A produção do Adriel põe em movimento algumas questões que alimentam a visualidade hoje e em particular a prática da pintura. Sua inteligência reside no uso que faz da figuração como desafio e estratégia no enfrentamento às austeridades, asserção e macheza instaladas na pintura pelo monocromo minimalista. A figuração tem um efeito desviante, corrosivo daqueles princípios, introduzindo subjetividade, representação, sentimento no plano da representação. E o artista faz isso de forma elegante, sóbria e sedutora. Não há frivolidade ou protesto ao sugerir questões correntes no debate político-cultural como identidade, comportamento, erotismo. O sentido da obra é o de uma crônica afetiva que nos ensina olhar o tempo presente.
Todavia, se por um lado seus trabalhos evocam temas e questões compartilhadas nas telas de celulares e IPads, suas pinturas, por outro, resultam de um esforço contrário ao da geração de imagens na internet.

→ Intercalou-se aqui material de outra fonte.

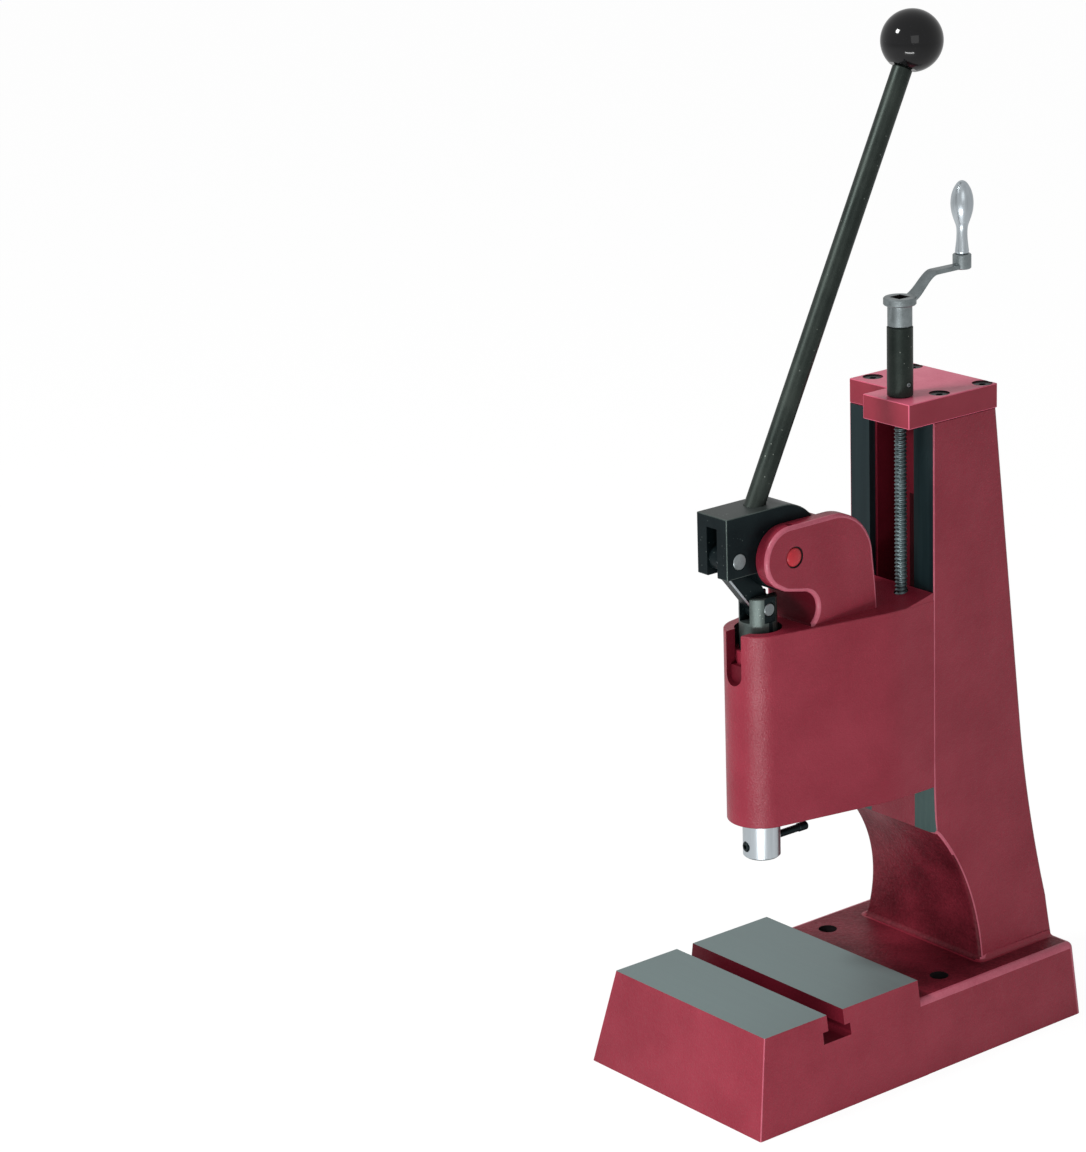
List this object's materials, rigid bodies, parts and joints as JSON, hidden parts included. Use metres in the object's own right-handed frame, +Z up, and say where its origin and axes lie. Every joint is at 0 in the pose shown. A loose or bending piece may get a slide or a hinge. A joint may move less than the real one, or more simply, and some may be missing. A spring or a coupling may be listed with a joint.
{
  "type": "toggle press",
  "caption": "Bench toggle press with a height-adjustable head on a cast column, a swinging hand lever, a toggle link that drives a round ram, and a slotted table.",
  "frame": {"origin": "middle of the base's footprint on the bench", "axes": "+Z up, +Y from the table towards the column, +X to the side that the height crank's spindle is on"},
  "size_m": [0.19, 0.333, 0.7765],
  "materials": {
    "wine_paint": "semi-gloss, light orange peel over cast iron",
    "blackened_steel": "black oxide, satin",
    "bright_steel": "turned and ground, bare",
    "bronze": "bored bearing bronze",
    "spring_steel": "oiled wire",
    "black_plastic": "moulded, glossy"
  },
  "bodies": {
    "frame": {"frame_casting": "wine_paint", "top_plate": "wine_paint", "plate_screw_1": "blackened_steel", "plate_screw_2": "blackened_steel", "plate_screw_3": "blackened_steel", "plate_screw_4": "blackened_steel", "spindle_bush": "bronze"},
    "spindle": {"height_spindle": "bright_steel", "spindle_sleeve": "blackened_steel", "sleeve_set_screw": "bright_steel"},
    "crank": {"crank_arm": "bright_steel", "handle_pin": "bright_steel"},
    "handle": {"crank_handle": "bright_steel"},
    "head": {"head_casting": "wine_paint", "lower_ram_bush": "bronze", "upper_ram_bush": "wine_paint", "return_spring": "spring_steel", "spindle_nut": "bronze", "pivot_pin": "wine_paint", "pivot_pin_screw": "blackened_steel", "lower_clamp_stud": "bright_steel", "lower_clamp_washer": "bright_steel", "lower_clamp_nut": "blackened_steel", "upper_clamp_stud": "bright_steel", "upper_clamp_washer": "bright_steel", "upper_clamp_nut": "blackened_steel", "keeper_plate": "blackened_steel"},
    "lever": {"lever_block": "blackened_steel", "lever_rod": "blackened_steel", "lever_knob": "black_plastic", "toggle_pin": "bright_steel"},
    "ram": {"ram": "bright_steel", "link_pin": "bright_steel", "spring_collar": "blackened_steel", "tool_set_screw": "blackened_steel", "ram_rear_rod": "blackened_steel"},
    "link": {"toggle_link": "blackened_steel"}
  },
  "joints": [
    {"name": "head_slide", "type": "slide", "parent": "frame", "child": "head", "axis": [0, 0, 1], "range_m": [-0.03, 0.08]},
    {"name": "spindle_turn", "type": "hinge", "parent": "frame", "child": "spindle", "pos_m": [0.02, 0.0475, 0.5006], "axis": [0, 0, 1], "continuous": true},
    {"name": "crank_turn", "type": "hinge", "parent": "frame", "child": "crank", "pos_m": [0.02, 0.0475, 0.5006], "axis": [0, 0, 1], "range_deg": [-171, 114]},
    {"name": "handle_spin", "type": "hinge", "parent": "crank", "child": "handle", "pos_m": [0.02, 0.1105, 0.596], "axis": [0, 0, 1], "continuous": true},
    {"name": "lever_swing", "type": "hinge", "parent": "head", "child": "lever", "pos_m": [0, -0.0652, 0.4035], "axis": [1, 0, 0], "range_deg": [0, 87.17]},
    {"name": "ram_slide", "type": "slide", "parent": "head", "child": "ram", "axis": [0, 0, -1], "range_m": [0, 0.054], "stiffness_N_per_m": 600, "springref_m": -0.05, "deforming": ["return_spring"]},
    {"name": "link_swing", "type": "hinge", "parent": "ram", "child": "link", "pos_m": [0, -0.0765, 0.36315], "axis": [1, 0, 0], "range_deg": [-42.2, 0]}
  ],
  "couplings": [
    {"joint": "spindle_turn", "follows": "head_slide", "rad_per_m": -2094.4},
    {"joint": "ram_slide", "follows": "lever_swing", "m_per_rad": 0.035481},
    {"joint": "link_swing", "follows": "lever_swing", "ratio": -0.4829}
  ]
}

Elas são minuciosa e obsessivamente produzidas, cada pincelada em seu lugar, num trabalho físico de dias até serem consideradas acabadas. Com isso abrem um hiato na dinâmica do espaço social, propondo um tempo retardado, contemplativo, de reflexão. Ainda que sob a perspectiva de decadência e ruína, elas insistem nas possibilidades da pintura como experiência sensível na constituição do sujeito e sua identidade. Nada grandioso, apenas o delicado estranhamento da beleza comum.